March 24, 2011 / 7:49 PM / 9 years ago

Reuters Summit-Costs cast shadow over gold's glitter

(For other news from the Reuters Global Mining and Steel Summit, click here

* High silver, copper prices help offset some cost pressure

* Labor, fuel, steel, power costs all weighing on profits (All figures in U.S. dollars, unless noted)

By Euan Rocha

TORONTO, March 24 (Reuters) - Costs are becoming an growing concern for gold miners across the world even while they are rolling in cash as profits soar on the back of record bullion prices.

While the high price of silver, copper and other by-products of gold extraction have kept operating costs in check, miners are worried that capital spending on new projects will become unmanageable as labor, steel and energy costs keep pushing higher.

On top of that, gold miners have also suffered as the Canadian dollar, Australian dollar, Chilean peso and Mexican peso have strengthened against the U.S. dollar. Sales of most miners are typically denominated in U.S. dollars, while costs are often based in local “commodity” currencies.

“The costs of the industry have come up fairly dramatically over the last 10 years, such that the average cash cost for the industry is getting up towards $600 an ounce and that’s not counting capital investment, financing and the other costs on top,” said Greg Hawkins, chief executive of African Barrick Gold ABGL.L.

“The all-in costs for the industry are getting up to $800, $900, even close to $1,000 for certain companies,” said Hawkins, while speaking at the Reuters Global Mining and Steel Summit in London this week.


With big gold deposits getting harder to find, majors are forced to go further afield to replace and expand the size of their reserves and output. But this growth often comes at a higher price.

“This is a tough business and companies are going to have to go into parts of the world that they weren’t contemplating going into 20 years ago,” said Sean Boyd the CEO of Agnico Eagle (AEM.TO), which owns a gold mine in the Canadian Arctic.

“If you look at the sector, a lot of the flagship deposits that were the mainstays in the 90s are no longer there,” said Boyd, who participated in the Toronto-leg of the Reuters Summit. “The sector in 2010, produced as much gold as it did in 2001, even with the dramatically higher gold price.”

The price of gold has roughly quadrupled over the last decade — spot gold XAG= touched a record of $1,447.40 an ounce on Wednesday, while silver at $38.13 an ounce is at a new 31-year high. The surge in bullion prices is being driven by inflationary concerns, political turmoil in the North Africa and the Middle East, the European sovereign debt crisis and other issues.

Ironically, the higher price of gold is one of the factors that pushes up average mining costs within the industry, as many miners look to tap easily accessible low grade material that is more costly to process and that would have in been ignored in the past, when gold was trading at a lower price.

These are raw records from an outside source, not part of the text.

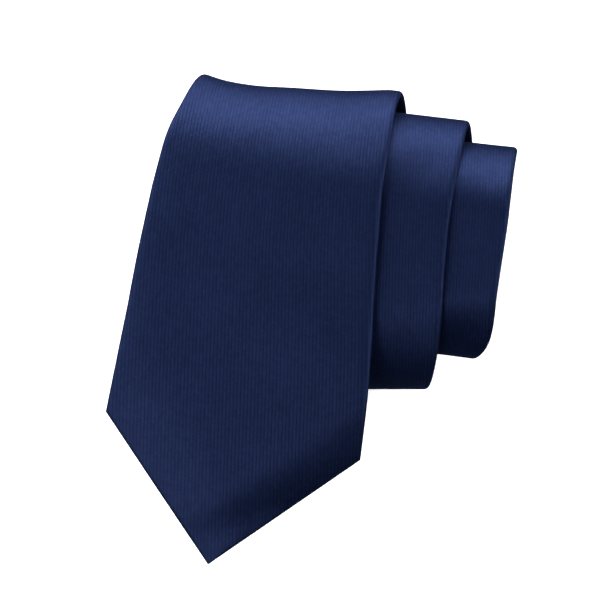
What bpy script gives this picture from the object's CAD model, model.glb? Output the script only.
"""The looks of a rolled necktie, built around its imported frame.

The tie is laid out as on a sewing table and then wound up. A place on it has three numbers: `s`, the
distance along the tie from the blade's tip; `x`, the sideways place in the row frame; and `depth`, how far
below the good face of the cloth it lies. The side path turns `s` and `depth` into a point of the roll. Each
layer is one fine grid over (s, x, depth), closed into a thin shell and then cut where the tie's bodies take
over from one another, so that both sides of every cut match exactly.

Frame: +Z up, +Y towards the fold that the blade hangs from, -Y towards the blade's tip.
"""

import math

import bpy
import numpy as np
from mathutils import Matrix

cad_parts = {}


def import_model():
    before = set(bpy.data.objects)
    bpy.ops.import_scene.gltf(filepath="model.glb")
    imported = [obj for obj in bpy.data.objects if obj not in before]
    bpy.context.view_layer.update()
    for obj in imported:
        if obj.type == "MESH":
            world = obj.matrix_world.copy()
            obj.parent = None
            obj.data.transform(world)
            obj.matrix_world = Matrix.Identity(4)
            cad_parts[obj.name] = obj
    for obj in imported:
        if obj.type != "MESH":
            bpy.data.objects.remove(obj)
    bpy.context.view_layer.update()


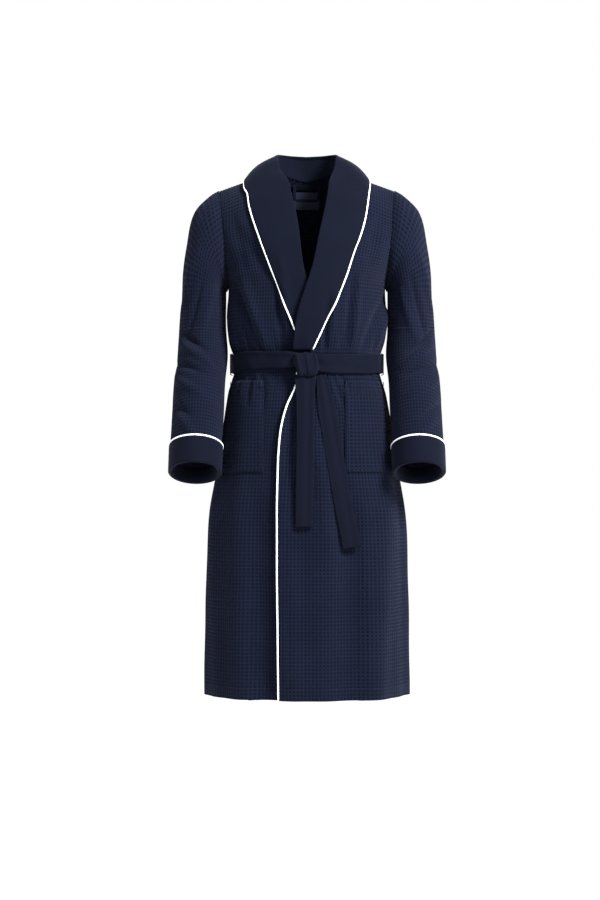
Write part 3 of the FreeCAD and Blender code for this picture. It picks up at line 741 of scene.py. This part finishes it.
# creases of a sleeve: degrees round it (0 outside, 90 in front) and length down it for both ends,
# then half width and depth
SLEEVE_CREASES = [
    (70, 60, 20, 200, 12, 3.5), (95, 90, 55, 250, 10, -4.0), (120, 120, 80, 260, 10, 3.0),
    (20, 210, 110, 290, 9, -4.5), (30, 250, 130, 330, 9, 4.0), (10, 300, 120, 350, 8, -4.5),
    (20, 340, 110, 400, 9, 3.5), (5, 390, 90, 450, 9, -3.5), (40, 430, 120, 520, 9, 3.0),
    (15, 480, 75, 560, 10, -2.5), (-30, 150, 10, 330, 13, -3.5), (-60, 200, -20, 420, 13, 3.5),
    (-90, 260, -40, 520, 14, -3.5), (215, 250, 320, 330, 10, -4.0), (225, 300, 330, 380, 10, 3.5),
    (240, 350, 330, 440, 10, -3.5)]


def armhole_ring(side):
    top_z, low_z = SHOULDER_TIP_Z, UNDERARM_Z
    z = mix(low_z, top_z, (1 + np.cos(RING_TURNS)) / 2)
    z = np.clip(z, low_z + 0.05, top_z - 0.05)
    angle = np.minimum(turn_of_x(along(ARMHOLE, z), z), np.pi / 2)
    front = np.sin(RING_TURNS) > 0
    x, y = section(np.where(front, angle, np.pi - angle), z)
    y = mix(SHOULDER_Y, y, rounding(x, z))
    return np.stack([side * (along(ARMHOLE, z) + 0.8), y, z], -1)


def head_ring(side, angle_deg, length, half_depth):
    angle = math.radians(angle_deg)
    distance = mix(4.0, length, (1 + np.cos(RING_TURNS)) / 2)
    x = 175 + math.sin(angle) * distance
    return np.stack([side * x, -half_depth * np.sin(RING_TURNS), -244 + math.cos(angle) * distance], -1)


def arm_ring(side, z, inner_x, outer_x, middle_y, half_depth, tilt_deg, grow=0.0):
    tilt = math.radians(tilt_deg)
    forward = (half_depth + grow) * np.sin(RING_TURNS)
    x = (inner_x + outer_x) / 2 + ((outer_x - inner_x) / 2 + grow) * np.cos(RING_TURNS)
    return np.stack([side * x, middle_y - forward * math.cos(tilt), z + forward * math.sin(tilt)], -1)


def arm_row(z):
    return [z] + [float(along(LOWER_ARM, z, k)) for k in range(1, 6)]


def tube_normals(rings):
    padded_rings = np.concatenate([rings[:, -1:], rings, rings[:, :1]], axis=1)
    normal = grid_normals(padded_rings)[:, 1:-1]
    away = rings - rings.mean(axis=1, keepdims=True)
    facing = np.sign((normal * away).sum(-1, keepdims=True))
    facing[facing == 0] = 1
    return normal * facing


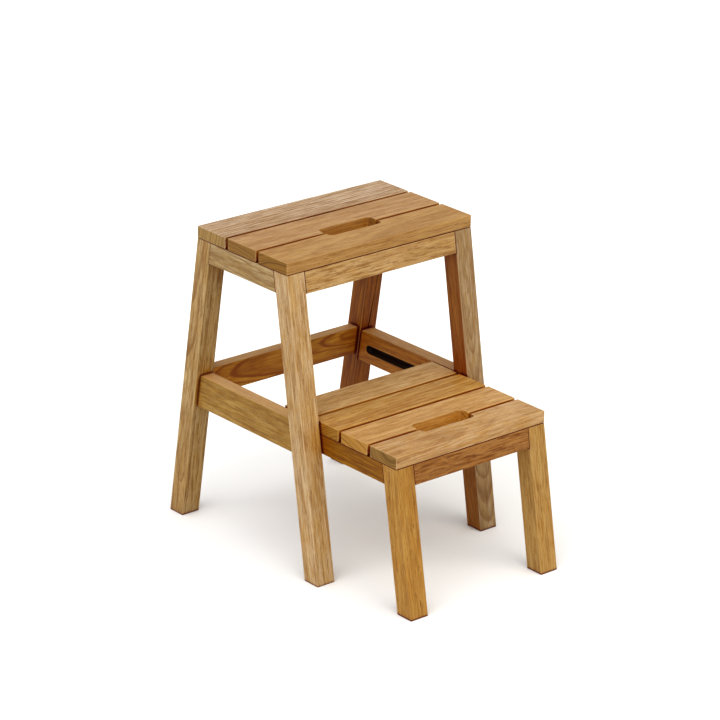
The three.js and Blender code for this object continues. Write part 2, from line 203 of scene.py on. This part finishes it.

# How near other wood must be for a face to get painted shade for shelter, for a gap, or for a joint.
SHELTER_REACH = 160 * MM
GAP_REACH = 18 * MM
JOINT_REACH = 4 * MM
# Shelter counts in full from this height up.
SHELTER_HEIGHT = 160 * MM

# Roughness of the oiled wood, and how much its fibres and ends add and its worn edges take away.
WOOD_ROUGHNESS = 0.42
FIBRE_ROUGHNESS = 0.22
END_ROUGHNESS = 0.14
EDGE_POLISH = 0.08
WOOD_SPECULAR = 0.15
RELIEF_DEPTH = 0.12 * MM

# Darkness over one growth ring, from pale earlywood to dark latewood.
RING_STOPS = [(0.0, 0.9), (0.12, 0.05), (0.40, 0.10), (0.70, 0.45), (0.90, 1.0), (1.0, 0.9)]
# The rings' spacing varies by this many rings, at this rate per millimetre.
RING_PACE = 3.0
RING_PACE_RATE = 0.09
# Through the thickness, the pith line wanders by this share of what it does across the width.
WANDER_THROUGH = 0.6
# How far apart, in millimetres, the noises of two boards are taken.
SEED_STEP = (37.1, 91.7, 53.3)

# Noises drawn out along the grain: changes per millimetre along and across it, detail, roughness.
GRAIN_NOISES = {
    "sway": (0.006, 0.02, 2.0, 0.5),
    "bend": (0.011, 0.035, 3.0, 0.55),
    "fibre": (0.022, 0.8, 5.0, 0.7),
    "hair": (0.07, 3.6, 3.0, 0.6),
    "streak": (0.024, 0.30, 6.0, 0.75),
    "band": (0.0035, 0.08, 3.0, 0.55),
    "patch": (0.009, 0.022, 2.0, 0.5),
    "mottle": (0.035, 0.16, 4.0, 0.6),
    "figure": (0.006, 0.075, 3.0, 0.55),
    "pore": (0.06, 0.42, 3.0, 0.7),
}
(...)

Aaron Regent, the CEO of Barrick Gold (ABX.TO), notes that while this impacts cash costs per ounce, it is a low cost way of growing net asset value per share.

“When it comes to looking at costs, part of what’s helping us get to the 9 million ounces (annually) is satellite deposits around existing infrastructure,” Regent said at the Reuters offices in Toronto. “These are lower grade - so they are higher-cost ounces, but the capital costs of actually developing these are really small.”


Barrick and Goldcorp G.TO, jointly developing the massive Pueblo Viejo project in the Dominican Republic, have already indicated that capital expenditure costs on the project are going to be 10 to 15 percent above the prior estimate of $3.3 billion to $3.5 billion.

Barrick, the world’s largest gold miner, has also said costs to build its Pascua Lama gold-silver project will be about 10 to 20 percent higher at $3.3-$3.6 billion, due to a stronger Chilean peso, along with higher labor and commodity costs.

Nick Holland, the CEO of Gold Fields (GFIJ.J), notes that miners face, “What might be a very difficult year across the planet in terms of costs.”

“The oil price, the steel price, the price of timber the price of cyanide and the price of even labor is not within our control,” he said. “If these exogenous factors continue to prevail over the balance of the year, I think all of us in the mining industry will be recalibrating our cost profiles.” (Additional reporting by Julie Gordon, Pav Jordan in Toronto, Eric Onstad in London and Ed Stoddard in Johannesburg; Editing by Frank McGurty)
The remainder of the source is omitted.